The European Parliament (EP) voted on Thursday to support the European Commission’s ReFuelEU Aviation proposal to introduce an obligation to uplift an increasing percentage of sustainable aviation fuel (SAF) for all flights leaving the bloc starting in 2025. However, it decided to change some of the commission’s text and endorse most of the amendments put forward by its Transport and Tourism Committee late last month.
Amendments to the European Commission’s draft rules include more ambitious blending levels, a higher sub-mandate for synthetic fuels, and the possibility to establish a flexibility mechanism—including elements of a book-and-claim system—to enable fuel suppliers to provide, and airlines to uplift, sustainable aviation fuels in the most cost-effective manner and to avoid imposing an “undue burden” on air transport operations at small airports or airports in remote parts of the EU.
The flexibility mechanism, which would remain in place for a transitional period of 10 years, would also prevent market players from abusing any possible dominant market position.
European Parliament members (MEPs) increased the commission’s original proposal for the minimum share of SAF made available at EU airports from 5 percent in 2030, 32 percent in 2040, and 63 percent for 2050 to 6 percent, 37 percent, and 85 percent, respectively. The blending obligation starts in 2025, with a SAF share of 2 percent. Thursday’s vote backs that level, but it sets a minimum share of 0.04 percent of synthetic fuels. The commission had foreseen the start of the e-fuel mandate only in 2030 with a gradual increase to 28 percent by 2050. MEPs want synthetic fuel to account for 50 percent of SAF in 2050.
In addition, the EP maintains that the legislation should not allow national governments to impose higher blending mandates than does the EU to avoid competitive distortions within the 27-state bloc.
MEPs also amended the proposed definition of SAF and take the view that refiners could use recycled carbon fuels produced from waste processing gas and exhaust gas derived from the production process in industrial installations as SAF feedstock. They also suggested that the SAF mix could include biofuels, produced from animal fats or distillates, until 2034.
The EU Parliament proposed the creation of a Sustainable Aviation Fund from 2023 to 2050 to accelerate the decarbonization of the aviation sector and support investment in sustainable aviation fuels, innovative aircraft propulsion technologies, and research for new engines. Penalties levied on aviation fuel suppliers failing to comply with the obligations to provide the minimum share SAFs would partly finance the fund.
MEPs also tasked the commission with developing by 2024, an EU labeling system on the environmental performance of aircraft, operators, and commercial flights.
“Aviation is one of the hardest sectors to decarbonize,” commented Søren Gade, the EP rapporteur on the file. “Today we showed how to do this and sent a strong and ambitious signal to the citizens of Europe.”

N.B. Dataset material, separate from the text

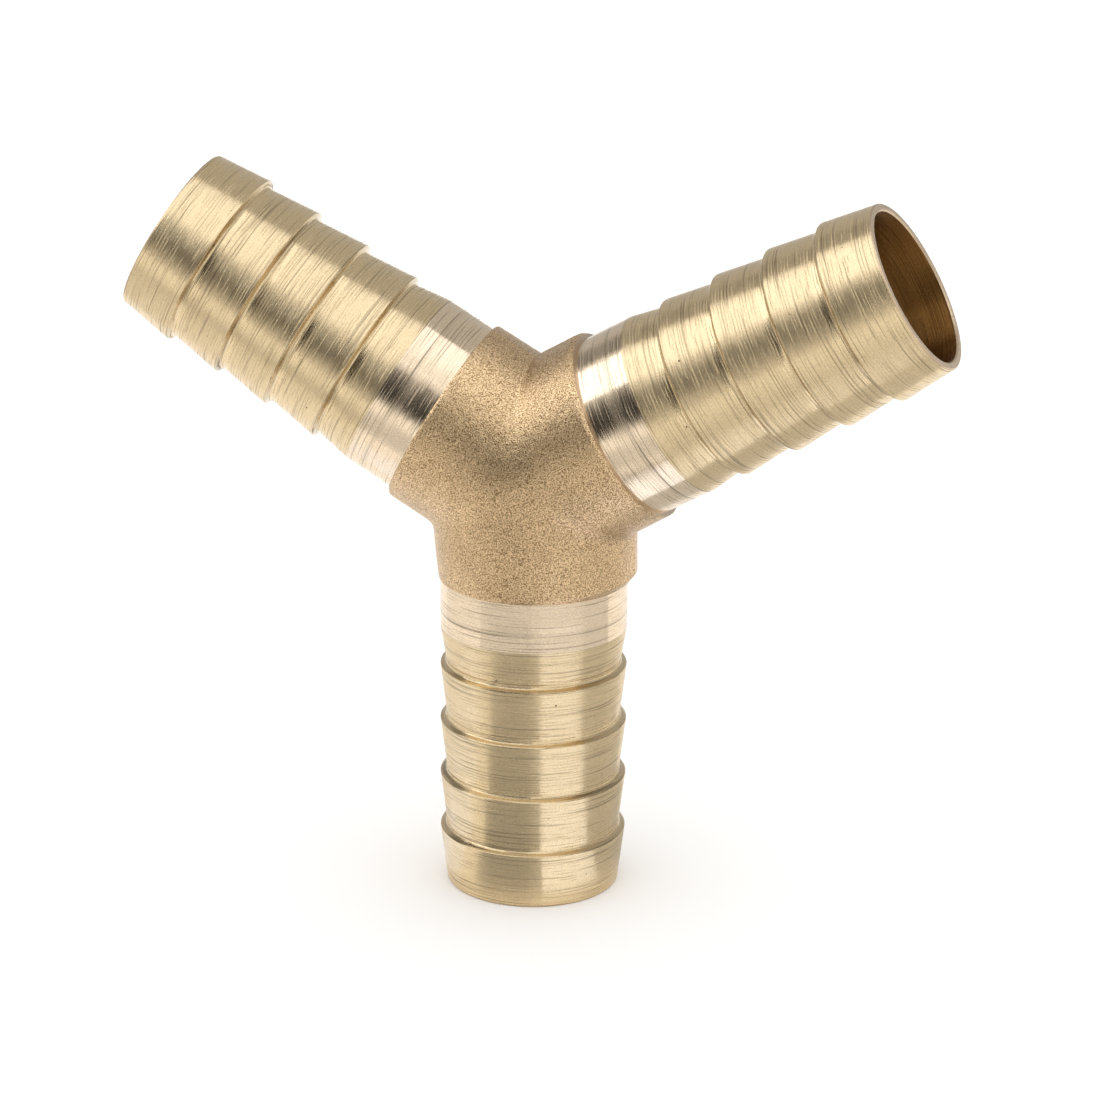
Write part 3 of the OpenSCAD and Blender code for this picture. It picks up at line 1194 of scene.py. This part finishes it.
GROUPS = {
    "connector_hub": ConnectorHub,
    "connector_tail": ConnectorTail,
    "connector_finish": ConnectorFinish,
    "connector_studio": ConnectorStudio,
}
STEPS = (
    (CONNECTOR_OT_forged_hub, "connector_hub"),
    (CONNECTOR_OT_hose_tails, "connector_tail"),
    (CONNECTOR_OT_studio, "connector_studio"),
)


def register():
    for group in GROUPS.values():
        bpy.utils.register_class(group)
    for operator, _ in STEPS:
        bpy.utils.register_class(operator)
    bpy.utils.register_class(CONNECTOR_PT_panel)
    for name, group in GROUPS.items():
        setattr(bpy.types.Scene, name, PointerProperty(type=group))


def unregister():
    for name in GROUPS:
        delattr(bpy.types.Scene, name)
    bpy.utils.unregister_class(CONNECTOR_PT_panel)
    for operator, _ in reversed(STEPS):
        bpy.utils.unregister_class(operator)
    for group in reversed(GROUPS.values()):
        bpy.utils.unregister_class(group)


def main():
    """Builds everything in order."""
    register()
    bpy.ops.connector.forged_hub()
    bpy.ops.connector.hose_tails()
    bpy.ops.connector.studio()


if __name__ == "__main__":
    main()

Speaking during a debate ahead of the EP plenary vote in Strasbourg, France, Gade asserted that the commission had taken a good approach to increase the uptake of SAF but the ReFuelEU Aviation proposal was “not ambitious enough” for the EP. He acknowledged that national and political considerations, as well as ideological and economic interests, complicated reaching a compromise text. The Danish MEP waded through 278 pages containing more than 470 amendments, took into account the opinion of the Environment and Industry Committees, and found agreement among seven political parties. “Not everyone could be satisfied,” he admitted.
Today’s vote paves the way for the EP to start negotiations with the presidency of the Council of the EU, which represents the interests of the member states. European transport ministers adopted a common position on the ReFuelEU Aviation draft proposal on June 2.
The European Commission presented the ReFuelEU Aviation initiative—technically named “regulation on ensuring a level playing field for sustainable air transport”—in July 2021 as part of a wider package of proposals to make the EU’s climate, energy, transport, and taxation policies fit for reducing net greenhouse gas emissions by at least 55 percent by 2030 compared with 1990 levels. The Fit for 55 package for aviation also includes a contentious plan to tighten the EU emissions trading system and impose an EU-wide tax on aviation fuel.